With 1080p/24 2D sources, the DLA-X7 repeats frames for a refresh rate of 96 hertz. While it also displays 1080p/24 Blu-ray 3D at 96 Hz, that’s effectively 48 Hz to each eye with the shutter glasses. That’s low-ish, but I still never saw any distracting flicker through the 3D glasses. This is the first JVC I’ve reviewed with Clear Motion Drive, a 120-Hz mode that offers either frame interpolation or black-frame insertion. I’m not a fan of these features, and this was no exception. As you’ll read later, JVC improved this projector’s motion performance and doesn’t need parlor tricks to look good. I disengaged this feature during the review period. JVC also includes a redesigned color management system (CMS). This year’s twist, which I find inexplicable, is the addition of an orange adjustment in addition to the six primary and secondary colors. I ignored this. There’s also a bizarre Axis Position adjustment for each color.
I couldn’t figure out what this actually does; in any case, I never found it necessary or useful for color calibration.
This is undoubtedly a fully featured projector as is, but I wish JVC had included a 2D-to-3D conversion mode. True 3D material is still scarce, and too many good Blu-ray 3D titles are locked up in greedy, nonsensical manufacturer exclusives. With kids around, computer-animated titles are standard fare at our house, and 2D-to-3D conversion can be particularly effective with that kind of material. Also, calibrating the projector for 3D color and gray scale without a 2D-to-3D mode is nigh impossible until we get a test disc that’s encoded for 3D.
The remote is nearly identical to those from the past two JVC projector generations. But I’m very pleased to report that unlike my DLA-HD750 remote, this one includes direct access to the THX mode. It’s excellent. It offers direct access to the smartest features and settings, and the backlight key glows in the dark and is easy to find. It’s well laid out and a dream to use in a dark room.
In generations past, JVC’s projectors have been dreamy to set up. Their user menus and functions were models of clarity. A lot of that admirable foundation is in the DLA-X7, but there are also a lot of new adjustments and features in the menu. Some of these are confusing to understand and in some cases, potentially detrimental to image quality. None of this is helped by the fact that JVC cheaped out and supplies a single user manual that covers all three of its new 3D projectors.

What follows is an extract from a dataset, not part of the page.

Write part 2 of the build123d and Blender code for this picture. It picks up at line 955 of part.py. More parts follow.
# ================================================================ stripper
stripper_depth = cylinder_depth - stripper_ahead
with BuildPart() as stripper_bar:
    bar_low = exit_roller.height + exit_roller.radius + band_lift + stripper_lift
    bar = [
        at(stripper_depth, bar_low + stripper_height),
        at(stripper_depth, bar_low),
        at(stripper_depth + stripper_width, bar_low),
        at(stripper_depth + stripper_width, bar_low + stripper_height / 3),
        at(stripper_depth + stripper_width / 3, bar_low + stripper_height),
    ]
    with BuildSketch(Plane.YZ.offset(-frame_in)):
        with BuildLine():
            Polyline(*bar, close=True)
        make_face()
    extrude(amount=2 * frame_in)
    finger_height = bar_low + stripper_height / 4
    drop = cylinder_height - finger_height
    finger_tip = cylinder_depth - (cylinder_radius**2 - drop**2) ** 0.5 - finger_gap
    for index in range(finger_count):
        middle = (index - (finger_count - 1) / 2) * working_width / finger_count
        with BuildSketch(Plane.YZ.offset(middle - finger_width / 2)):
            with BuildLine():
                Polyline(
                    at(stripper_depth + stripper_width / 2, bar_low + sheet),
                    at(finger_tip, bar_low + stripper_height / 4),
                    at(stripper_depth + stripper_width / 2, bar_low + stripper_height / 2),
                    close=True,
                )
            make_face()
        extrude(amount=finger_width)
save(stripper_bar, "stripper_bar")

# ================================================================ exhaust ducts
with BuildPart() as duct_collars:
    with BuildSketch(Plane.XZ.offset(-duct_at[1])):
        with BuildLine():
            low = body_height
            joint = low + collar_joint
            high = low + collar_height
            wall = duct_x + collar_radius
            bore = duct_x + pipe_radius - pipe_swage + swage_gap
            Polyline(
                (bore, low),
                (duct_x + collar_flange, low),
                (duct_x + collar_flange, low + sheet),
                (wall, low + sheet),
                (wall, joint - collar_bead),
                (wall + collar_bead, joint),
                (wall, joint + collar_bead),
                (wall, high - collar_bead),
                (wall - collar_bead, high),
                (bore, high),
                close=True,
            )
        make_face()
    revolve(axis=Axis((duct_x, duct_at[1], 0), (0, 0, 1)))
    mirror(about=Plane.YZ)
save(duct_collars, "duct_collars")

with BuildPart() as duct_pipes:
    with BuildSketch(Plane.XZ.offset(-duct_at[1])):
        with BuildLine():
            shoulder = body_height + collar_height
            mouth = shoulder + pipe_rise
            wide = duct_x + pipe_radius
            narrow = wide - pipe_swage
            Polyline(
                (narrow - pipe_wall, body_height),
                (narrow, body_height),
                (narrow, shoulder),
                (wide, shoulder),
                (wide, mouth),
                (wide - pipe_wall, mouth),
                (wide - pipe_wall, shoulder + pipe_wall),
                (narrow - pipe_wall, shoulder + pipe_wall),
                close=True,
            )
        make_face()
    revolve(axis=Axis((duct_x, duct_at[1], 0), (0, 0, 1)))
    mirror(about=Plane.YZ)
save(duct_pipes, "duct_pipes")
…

While the DLA-X7 and DLA-X9 are identical in terms of features and operation, the DLA-X3 is substantially different. It’s a pain to have to sift through what features and settings apply to that platform and not the others (and vice-versa if you own a DLA-X3).

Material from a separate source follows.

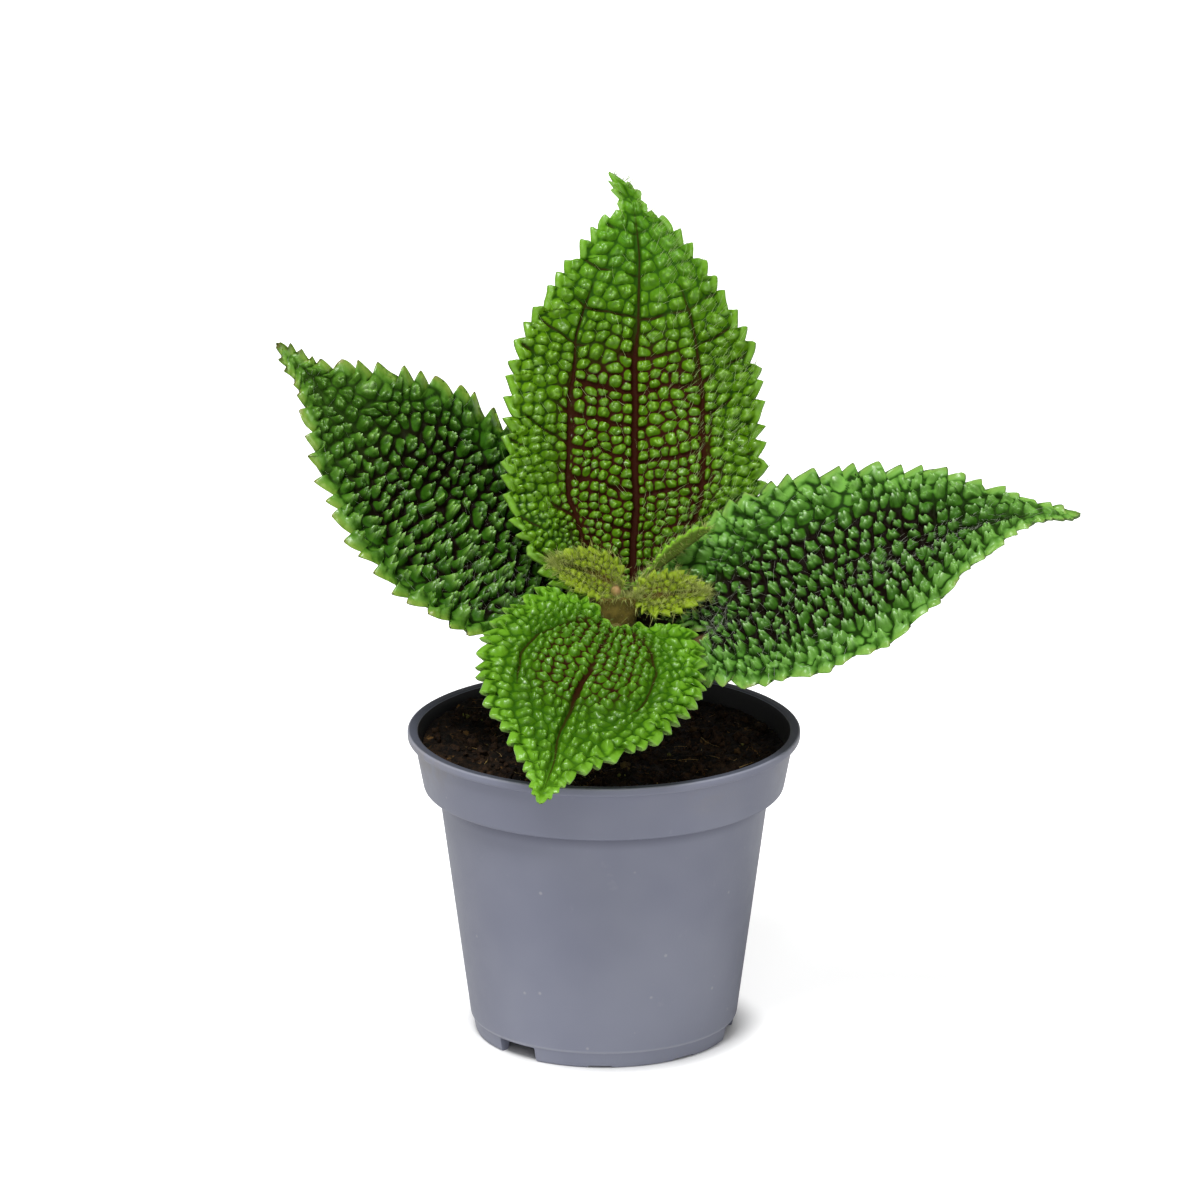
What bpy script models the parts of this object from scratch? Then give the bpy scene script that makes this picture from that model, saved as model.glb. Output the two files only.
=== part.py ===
"""A young pilea with quilted, toothed leaves, growing in a small round nursery pot.

Units are metres and +Z is up. The origin is the middle of the pot's foot, on its axis. The two oldest
leaves spread to -X and +X, one large leaf stands up behind the stem (+Y), and a smaller heart-shaped
leaf hangs forward (-Y) over the rim. A young pair, a bud and a side shoot sit at the top of the stem.
"""

import math
from dataclasses import dataclass

import bmesh
import bpy
import numpy as np
from mathutils import Vector

MM = 0.001
CLEARANCE = 0.3 * MM  # between two pieces that touch on the real plant

# Pot: a thin moulded shell with a wide collar and a turned-out rim
POT_HEIGHT = 48.0 * MM
WALL = 0.8 * MM
RIM_RADIUS = 30.0 * MM
RIM_BORE = 28.5 * MM
RIM_DEPTH = 1.3 * MM
COLLAR_TOP_RADIUS = 29.0 * MM
COLLAR_FOOT_RADIUS = 27.5 * MM
COLLAR_FOOT = 38.9 * MM
BODY_TOP_RADIUS = 25.3 * MM
BODY_FOOT_RADIUS = 20.5 * MM
BODY_FOOT = 2.7 * MM
BAND_DEPTH = 0.3 * MM
FOOT_RADIUS = 19.7 * MM
FOOT_BORE = 18.3 * MM
FLOOR = 2.0 * MM
PAD_RADIUS = 3.0 * MM
POT_STEPS = 56
ROUND = 0.4 * MM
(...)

The first confusing culprits are the Color Profiles, which vexingly interrelate to the other settings. Not all of the Color Profiles are available in all Picture Mode settings. If you turn Color Profile to Off, it eliminates a number of other key image adjustments, while some Picture Mode and Color Profile combinations add more adjustments and features. Most of the Color Profiles are designed to widen the color gamut beyond the HD standards, which results in inherently inaccurate colors with all current source material. Frankly, it sucks. What’s worse still, to achieve this dubious goal of wide color, it employs an optical filter that substantially reduces the projector’s light output. As I mentioned, this projector isn’t as bright as previous JVC designs. It can’t afford to lose any light output at all.

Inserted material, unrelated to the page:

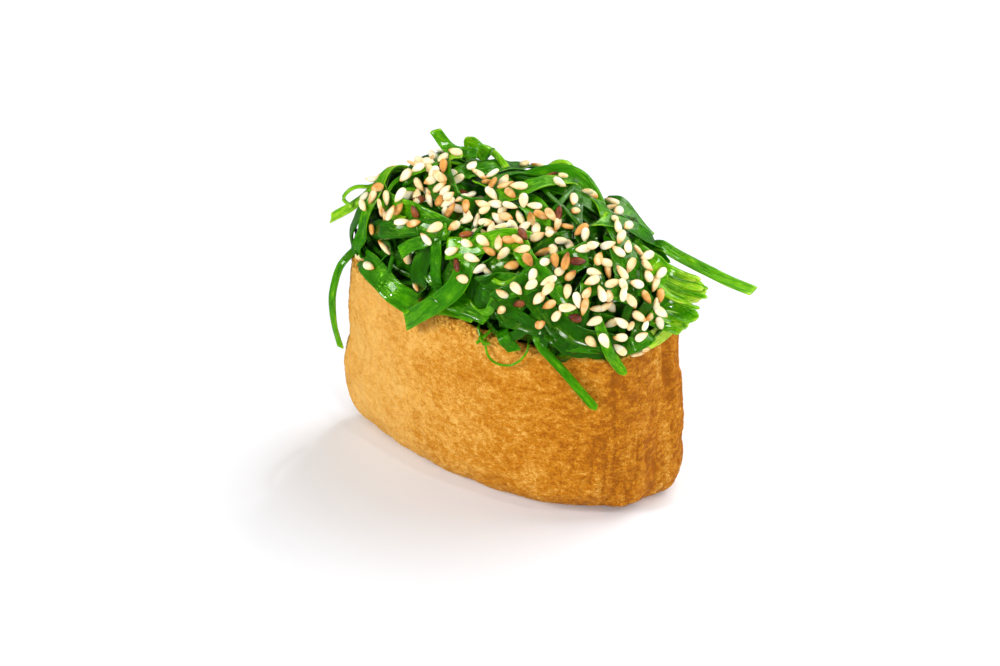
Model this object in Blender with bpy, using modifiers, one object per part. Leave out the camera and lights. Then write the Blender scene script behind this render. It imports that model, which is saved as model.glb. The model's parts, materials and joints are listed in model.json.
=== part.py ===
"""Inari sushi: a fried tofu pouch, open at the top and heaped with seaweed salad.

The pouch stands on its flat underside. Its plan is a leaf: a pointed tip at -X and a blunt end at
+X. The salad fills a shallow recess in its mouth and rises over it as one uneven heap, and the
loose strips of seaweed that lie clear of the heap are pieces of their own.

Frame: the origin is on the underside, in the middle of the pouch. +X runs along it to the blunt
end, -Y is the front wall and +Z is up. Sizes are in millimetres until a mesh is made.
"""

import math

import bmesh
import bpy
import numpy as np
from mathutils import Vector, noise
from mathutils.bvhtree import BVHTree

MM = 0.001

# The pouch's mouth, measured on the outside of its rim.
RIM_LENGTH = 65.2
RIM_HALF_WIDTH = 17.7
RIM_HEIGHT = 37.5
RIM_TILT = -0.023  # rise of the rim for each mm along X
RIM_WAVE = 0.5
TIP_POWER = 0.84  # a small power at an end of the leaf makes that end blunt
FRONT_BLUNT_POWER = 0.43
BACK_BLUNT_POWER = 0.74
TIP_ROUNDING = 1.2

# The wall swells out below the rim and turns under to the flat underside, by these amounts at the
# tip, at the sides and at the blunt end.
BULGE_HEIGHT = 12.0
BULGE = np.array([2.2, 1.9, 1.5])
FOOT_HEIGHT = 9.0
FOOT = np.array([7.0, 8.4, 3.8])
FOOT_POWER = 2.2
WALL = 2.4
RECESS = 6.5
WRINKLE = 0.3
PLEAT = 0.6
PLEAT_WIDTH = 2.6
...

But it gets weirder. If you select either the THX mode or the Standard Color Profile, it will avoid the optical filter. The slight downside there is that while the color of both the THX mode and Standard are closest to the HD (Rec. 709) color standard, both are slightly undersaturated. You’d think you could just go right into the CMS and correct it. Wrong. While you can adjust the luminance and hue, the new CMS isn’t effective in moving undersaturated color points out wider. It simply doesn’t move the color points in that direction. The workaround is that you have to start with a Color Profile that has a color gamut wider than Rec. 709 but that doesn’t employ the dreaded optical filter. I used the Anime 1 Color Profile in the User 2 Picture Mode, and I could then adjust the color points in to the correct, fully saturated (but not oversaturated) values. I got color that was spectacular to the eye and that measured spot-on, but the extra workaround (which wasn’t required with the DLA-HD750) was a pain in the ass.
Unfortunately, that’s not all there is to the calibration woes. While the average person would be bowled over by the DLA-X7’s image out of the box, I thought it lacked some pop compared with my DLA-HD750 and the DLA-X3. When I calibrated the gray scale and simultaneously measured the gamma, I found that the gamma was tracking between 1.9 and 2.0 across the brightness range in THX mode. Even the Custom Gamma Correction Values between 2.2 and 2.4 (the target range that most experts recommend) tracked closer to 2.0. To check these results, I measured a friend’s identical DLA-RS50. It exhibited the same gamma response, so it’s unlikely that this behavior is specific to my sample. With the low gamma, the mid-brightness region looks lighter and slightly washed out. When I selected higher Custom Gamma Correction Values, it resulted in a variety of other artifacts, many worse than the low gamma.